The next day, we took a 4 hour bus ride from La Paz to Copacabana, a small town situated on the shore of Lake Titicaca. Lake Titicaca is the largest lake in South America and at 12,500 ft above sea level, has one of the highest altitudes of any body of water in the world. The hills and mountains surrounding the lake are riddled with evidence of bygone eras of great empires. Terraces from the Incan and Tiwanku cultures are still used today by the Aymarans for agricultural purposes.
We arrived in Copacabana in the afternoon, just in time for one of the town´s famous trout lunches. From what my friends told me, the fish was delicious!
Copacabana is a small rown with about 6000 inhabitants. It is a tourist stop for travelers wanting to see Lake Titicaca and Isla del Sol, so it has a number of nice hotels and restuarants.
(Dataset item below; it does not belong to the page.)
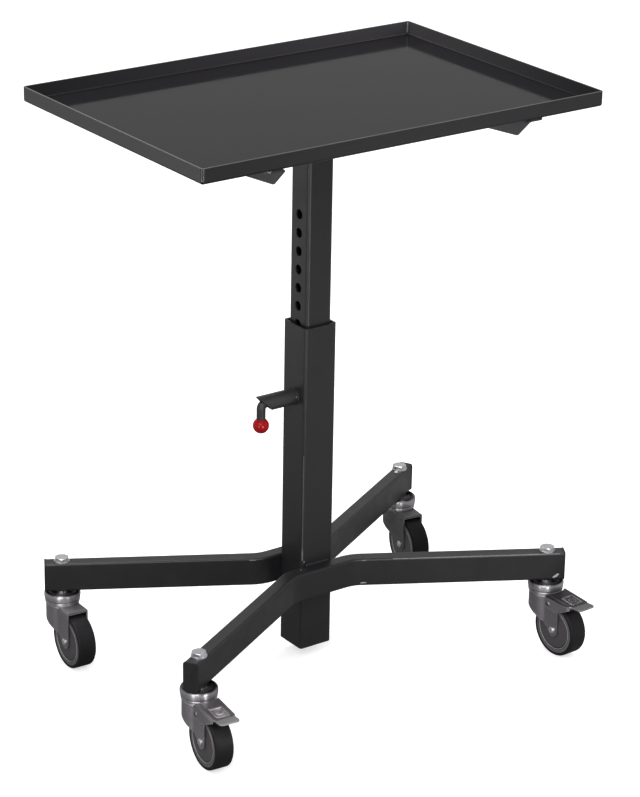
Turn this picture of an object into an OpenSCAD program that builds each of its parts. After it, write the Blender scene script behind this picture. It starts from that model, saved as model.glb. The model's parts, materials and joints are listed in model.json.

It is also the home of a beautiful bascilica called Our Lady of Copacabana.
There isn´t too much to do in Copacabana, so my friends and I did just about the most touristy activity ever: we took a swan paddle boat out onto Lake Titicaca. Later in the evening, I climbed up Mount Calvario to see the sun set over Lake Titicaca. The mountain isn´t very high, but the trek is steep and with the high altitude of Copacabana, I was unusually out of breath by the top. But what a site to see! I had the great fortune of arriving at the summit just in time to see a group of indigenous Aymarans performing a qóa ritual sacrifice to Pachamama. The sunset was spectacular, and by the time I hiked back down, it was time for a delicious dinner in town.